------ Collected data

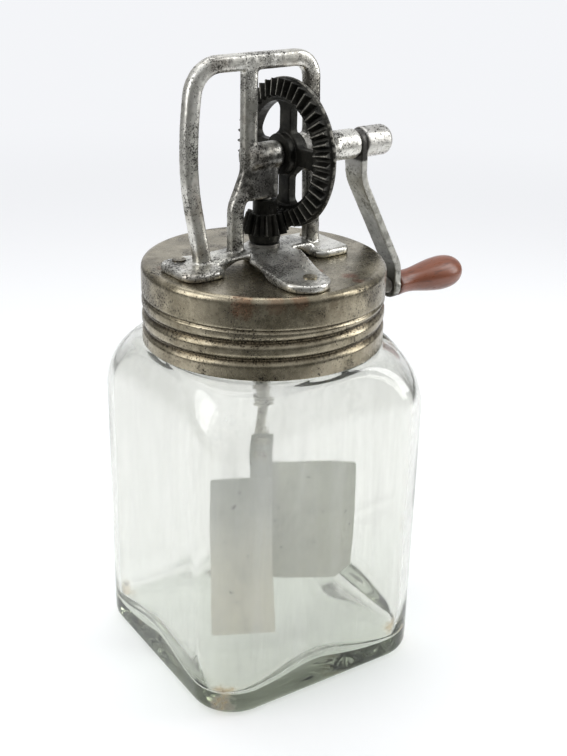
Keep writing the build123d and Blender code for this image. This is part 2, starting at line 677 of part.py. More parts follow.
bush_bore = SPINDLE_RADIUS + RUNNING
spindle_bush = turned([
    (bush_bore, above_lid(BASE_TOP + BUSH_FLANGE)), (BUSH_FLANGE_RADIUS, above_lid(BASE_TOP + BUSH_FLANGE)),
    (BUSH_FLANGE_RADIUS, above_lid(BASE_TOP)), (BUSH_RADIUS, above_lid(BASE_TOP)),
    (BUSH_RADIUS, LIP), (BUSH_FLANGE_RADIUS, LIP), (BUSH_FLANGE_RADIUS, LIP - BUSH_FLANGE),
    (BUSH_RADIUS, LIP - BUSH_FLANGE), (BUSH_RADIUS, above_lid(-BUSH_BELOW_LID)),
    (bush_bore, above_lid(-BUSH_BELOW_LID)),
])
save(spindle_bush, "spindle_bush")

with BuildPart() as gear_shaft:
    with BuildSketch(SHAFT_PLANE.offset(AXLE_SOCKET_END + SEAT_GAP)):
        Circle(AXLE_RADIUS)
    extrude(amount=HUB_START + SHAFT_IN_HUB - AXLE_SOCKET_END - SEAT_GAP)
    add(gear_pin.part, mode=Mode.SUBTRACT)
save(gear_shaft, "gear_shaft")

dasher_spindle = turned([
    (0, above_lid(SPINDLE_TOP)), (SPINDLE_RADIUS, above_lid(SPINDLE_TOP)),
    (SPINDLE_RADIUS, above_floor(ROD_TOP)), (0, above_floor(ROD_TOP)),
])
with BuildPart() as dasher_spindle_bored:
    add(dasher_spindle.part)
    add(pinion_pin.part, mode=Mode.SUBTRACT)
save(dasher_spindle_bored, "dasher_spindle")

sleeve_corners = [(SPINDLE_RADIUS, above_floor(SLEEVE_TOP)), (SLEEVE_RADIUS, above_floor(SLEEVE_TOP))]
for share in (0.3, 0.7):
    groove = above_floor(SLEEVE_TOP - SLEEVE_LENGTH * share)
    sleeve_corners += [
        (SLEEVE_RADIUS, groove + 2 * SLEEVE_GROOVE), (SLEEVE_RADIUS - SLEEVE_GROOVE, groove + SLEEVE_GROOVE),
        (SLEEVE_RADIUS - SLEEVE_GROOVE, groove - SLEEVE_GROOVE), (SLEEVE_RADIUS, groove - 2 * SLEEVE_GROOVE),
    ]
sleeve_corners += [
    (SLEEVE_RADIUS, above_floor(SLEEVE_TOP - SLEEVE_LENGTH)),
    (ROD_RADIUS, above_floor(SLEEVE_TOP - SLEEVE_LENGTH)),
    (ROD_RADIUS, above_floor(ROD_TOP)), (SPINDLE_RADIUS, above_floor(ROD_TOP)),
]
coupling_sleeve = turned(sleeve_corners)
save(coupling_sleeve, "coupling_sleeve")


# ================================================================ crank
arm_x = HUB_START + ARM_THICK / 2
foot_x = arm_x + ARM_OFFSET
beyond = 2 * ARM_FOOT_RADIUS
with BuildPart() as crank_hub:
    with BuildSketch(SHAFT_PLANE.offset(HUB_START + CRANK_NECK)):
        Circle(CRANK_HUB_RADIUS)
    extrude(amount=CRANK_HUB_LENGTH - CRANK_NECK)
    fillet(crank_hub.edges().group_by(Axis.X)[-1], CRANK_HUB_ROUND)
with BuildPart() as crank_arm:
    with BuildLine(Plane.XZ) as arm_path:
        FilletPolyline(
            (arm_x, AXLE_Z + beyond), (arm_x, AXLE_Z - ARM_KNEE), (foot_x, AXLE_Z - ARM_ANKLE),
            (foot_x, HANDLE_Z - beyond), radius=list(ARM_BENDS),
        )
    with BuildSketch(Plane((arm_x, 0, AXLE_Z + beyond), x_dir=(1, 0, 0), z_dir=(0, 0, -1))):
        Rectangle(ARM_THICK, 2 * beyond)
    sweep(path=arm_path.line)
    with BuildSketch(Plane.YZ):
        with Locations((0, AXLE_Z)):
            Circle(ARM_TOP_WIDTH / 2)
        with Locations((0, HANDLE_Z)):
            Circle(ARM_FOOT_RADIUS)
        with BuildLine():
            Polyline(
                (-ARM_TOP_WIDTH / 2, AXLE_Z), (ARM_TOP_WIDTH / 2, AXLE_Z),
                (ARM_FOOT_WIDTH / 2, HANDLE_Z), (-ARM_FOOT_WIDTH / 2, HANDLE_Z), close=True,
            )
        make_face()
    extrude(amount=foot_x + beyond, mode=Mode.INTERSECT)
    add(crank_hub.part)
    with BuildSketch(SHAFT_PLANE.offset(HUB_START)):
        Circle(AXLE_RADIUS)
    extrude(amount=SHAFT_IN_HUB, mode=Mode.SUBTRACT)
    with BuildSketch(Plane.YZ.offset(foot_x - ARM_THICK)):
        with Locations((0, HANDLE_Z)):
            Circle(GRIP_PIN_RADIUS)
    extrude(amount=2 * ARM_THICK, mode=Mode.SUBTRACT)
save(crank_arm, "crank_arm")

arm_inner = foot_x - ARM_THICK / 2
grip_start = foot_x + ARM_THICK / 2 + SEAT_GAP
with BuildPart() as grip:
    with BuildSketch(Plane.XZ):
        with BuildLine():
            Line((grip_start, HANDLE_Z), (grip_start, HANDLE_Z + GRIP_FLARE_RADIUS))
            Spline(
                (grip_start, HANDLE_Z + GRIP_FLARE_RADIUS),
                (grip_start + 0.17 * GRIP_LENGTH, HANDLE_Z + GRIP_NECK_RADIUS),
                (grip_start + GRIP_BELLY_AT * GRIP_LENGTH, HANDLE_Z + GRIP_BELLY_RADIUS),
                (grip_start + GRIP_LENGTH, HANDLE_Z),
                tangents=((1, -0.25), (0, -1)),
            )
            Line((grip_start + GRIP_LENGTH, HANDLE_Z), (grip_start, HANDLE_Z))
        make_face()
    revolve(axis=Axis((0, 0, HANDLE_Z), (1, 0, 0)))
    with BuildSketch(Plane.YZ.offset(grip_start)):
        with Locations((0, HANDLE_Z)):
            Circle(GRIP_PIN_RADIUS + RUNNING)
    extrude(amount=GRIP_BORE_DEPTH, mode=Mode.SUBTRACT)
save(grip, "grip")

with BuildPart() as grip_pin:
    with BuildSketch(Plane.YZ.offset(arm_inner - GRIP_PIN_HEAD)):
        with Locations((0, HANDLE_Z)):
            Circle(GRIP_PIN_HEAD_RADIUS)
    extrude(amount=GRIP_PIN_HEAD)
    fillet(grip_pin.edges().group_by(Axis.X)[0], GRIP_PIN_HEAD * 0.7)
    with BuildSketch(Plane.YZ.offset(arm_inner)):
        with Locations((0, HANDLE_Z)):
            Circle(GRIP_PIN_RADIUS)
    extrude(amount=grip_start + GRIP_BORE_DEPTH - SEAT_GAP - arm_inner)
save(grip_pin, "grip_pin")


# ================================================================ dasher
with BuildPart() as right_sheet:
    with BuildSketch(Plane.XZ):
        with BuildLine():
            FilletPolyline(
                (-ROD_RADIUS, above_floor(RIGHT_BLADE_TOP)),
                (RIGHT_BLADE_REACH, above_floor(RIGHT_BLADE_TOP)),
                (RIGHT_BLADE_REACH, above_floor(RIGHT_BLADE_END) + 2 * BLADE_CORNER),
                (RIGHT_BLADE_REACH - 2 * BLADE_CORNER, above_floor(RIGHT_BLADE_END)),
                (-ROD_RADIUS, above_floor(RIGHT_BLADE_END)),
                close=True,
                radius=BLADE_CORNER / 3,
            )
        make_face()
    extrude(amount=BLADE_SHEET / 2, both=True)
with BuildPart() as blade_right:
    add(right_sheet.part, rotation=(0, 0, RIGHT_BLADE_DIRECTION))
save(blade_right, "blade_right")

tang_back = ROD_RADIUS - BLADE_SHEET * 0.8
tang_front = tang_back + BLADE_SHEET
blade_inner = -TANG_WIDTH / 2
blade_outer = blade_inner + LEFT_BLADE_WIDTH
lean_plane = Plane(
    origin=(0, tang_back + BLADE_SHEET / 2, above_floor(LEFT_BLADE_TOP)),
    x_dir=(1, 0, 0),
    z_dir=(0, cos(radians(LEFT_BLADE_LEAN)), sin(radians(LEFT_BLADE_LEAN))),
)
with BuildPart() as tang_rivets:
    with BuildSketch(Plane.XZ.offset(-tang_front)):
        with Locations(*[(0, above_floor(height)) for height in TANG_RIVETS]):
            Circle(2 * TANG_RIVET_RADIUS)
    extrude(amount=-TANG_RIVET_RADIUS)
    with BuildSketch(Plane.XZ.offset(-tang_front)):
        with Locations(*[(0, above_floor(height)) for height in TANG_RIVETS]):
            Circle(TANG_RIVET_RADIUS)
    extrude(amount=tang_front + ROD_RADIUS)
with BuildPart() as left_sheet:
    with BuildSketch(Plane.XZ.offset(-tang_back)):
        with Locations((0, above_floor((TANG_TOP + LEFT_BLADE_TOP) / 2))):
            Rectangle(TANG_WIDTH, TANG_TOP - LEFT_BLADE_TOP)
    extrude(amount=-BLADE_SHEET)
    with BuildSketch(lean_plane):
        with BuildLine():
            FilletPolyline(
                (blade_inner, 0), (blade_outer, 0), (blade_outer, LEFT_BLADE_HEIGHT),
                (blade_inner, LEFT_BLADE_HEIGHT), close=True, radius=BLADE_CORNER / 3,
            )
        make_face()
    extrude(amount=BLADE_SHEET / 2, both=True)
    add(tang_rivets.part, mode=Mode.SUBTRACT)
with BuildPart() as blade_left:
    add(left_sheet.part, rotation=(0, 0, LEFT_BLADE_DIRECTION))
save(blade_left, "blade_left")
with BuildPart() as blade_rivets:
    add(tang_rivets.part, rotation=(0, 0, LEFT_BLADE_DIRECTION))
save(blade_rivets, "blade_rivets")

with BuildPart() as dasher_rod:
    with BuildSketch(Plane.XY.offset(above_floor(ROD_END))):
        Circle(ROD_RADIUS)
    extrude(amount=ROD_TOP - ROD_END)
    add(blade_right.part, mode=Mode.SUBTRACT)
    add(blade_left.part, mode=Mode.SUBTRACT)
    add(blade_rivets.part, mode=Mode.SUBTRACT)
save(dasher_rod, "dasher_rod")
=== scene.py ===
import math

import bmesh
import bpy
from mathutils import Matrix, Vector


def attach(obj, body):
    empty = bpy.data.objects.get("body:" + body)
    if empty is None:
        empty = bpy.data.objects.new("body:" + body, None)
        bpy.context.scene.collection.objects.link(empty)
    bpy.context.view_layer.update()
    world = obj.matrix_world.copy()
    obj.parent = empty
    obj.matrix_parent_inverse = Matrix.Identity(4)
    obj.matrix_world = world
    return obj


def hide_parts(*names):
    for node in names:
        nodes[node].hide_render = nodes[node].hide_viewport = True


# The scene is in metres, in the CAD part's frame: +Z up, +X along the crank shaft, origin under the
# jar. Lengths named below are in millimetres and are scaled by MM where a mesh or a node takes them.
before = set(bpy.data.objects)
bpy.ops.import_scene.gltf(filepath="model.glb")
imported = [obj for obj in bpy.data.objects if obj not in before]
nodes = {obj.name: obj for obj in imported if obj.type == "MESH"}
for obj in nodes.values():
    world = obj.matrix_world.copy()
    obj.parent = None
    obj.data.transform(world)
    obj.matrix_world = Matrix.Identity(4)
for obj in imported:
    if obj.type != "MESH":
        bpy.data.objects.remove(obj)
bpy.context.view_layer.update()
MM = 0.001

# ---------------------------------------------------------------- sizes shared with the CAD part
LID_TOP = 166.7
LIP = 165.8
AXLE_Z = 206.3
HANDLE_Z = 144.0
JAR_HALF = 50.6
JAR_CORNER = 18.1
JAR_TURN = math.radians(-3.5)
JAR_WALL = 3.4
JAR_FLOOR = 6.5
SHOULDER_START = 110.0
SHOULDER_TOP = 134.0
SHOULDER_SIDE_IN = 5.2
SHOULDER_CORNER_IN = 13.0
NECK_RADIUS = 42.8
NECK_RING_RADIUS = 45.4
NECK_BORE = 39.7
LID_RADIUS = 47.0
LID_SHEET = 0.9
LID_EDGE = 2.6
LID_HEIGHT = 30.9
THREAD_PITCH = 6.7
THREAD_DEPTH = 1.25
THREAD_START = -28.6      # height of the groove under the lid's top, in the direction THREAD_FROM
THREAD_FROM = math.radians(-36.0)
CREASE = -12.3            # height of the pressed line round the lid's back
NECK_THREAD_START = -13.6     # height of the glass thread under the lip
NECK_THREAD_STAND = 1.3
NECK_THREAD_WIDTH = 1.5
GEAR_RATIO = 42 / 12
GRIP_START = 67.8
GRIP_LENGTH = 38.5

# ---------------------------------------------------------------- how finely the skins are drawn
ROUND_COUNT = 288
GRIP_COUNT = 64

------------

Transcribe the lines above from the one with "extrude(amount=ROD_TOP - ROD_END)" through the one with "in imported if". Include both ends and leave out every other line.

**Response for this exercise:**
    extrude(amount=ROD_TOP - ROD_END)
    add(blade_right.part, mode=Mode.SUBTRACT)
    add(blade_left.part, mode=Mode.SUBTRACT)
    add(blade_rivets.part, mode=Mode.SUBTRACT)
save(dasher_rod, "dasher_rod")
=== scene.py ===
import math

import bmesh
import bpy
from mathutils import Matrix, Vector


def attach(obj, body):
    empty = bpy.data.objects.get("body:" + body)
    if empty is None:
        empty = bpy.data.objects.new("body:" + body, None)
        bpy.context.scene.collection.objects.link(empty)
    bpy.context.view_layer.update()
    world = obj.matrix_world.copy()
    obj.parent = empty
    obj.matrix_parent_inverse = Matrix.Identity(4)
    obj.matrix_world = world
    return obj


def hide_parts(*names):
    for node in names:
        nodes[node].hide_render = nodes[node].hide_viewport = True


# The scene is in metres, in the CAD part's frame: +Z up, +X along the crank shaft, origin under the
# jar. Lengths named below are in millimetres and are scaled by MM where a mesh or a node takes them.
before = set(bpy.data.objects)
bpy.ops.import_scene.gltf(filepath="model.glb")
imported = [obj for obj in bpy.data.objects if obj not in before]
nodes = {obj.name: obj for obj in imported if obj.type == "MESH"}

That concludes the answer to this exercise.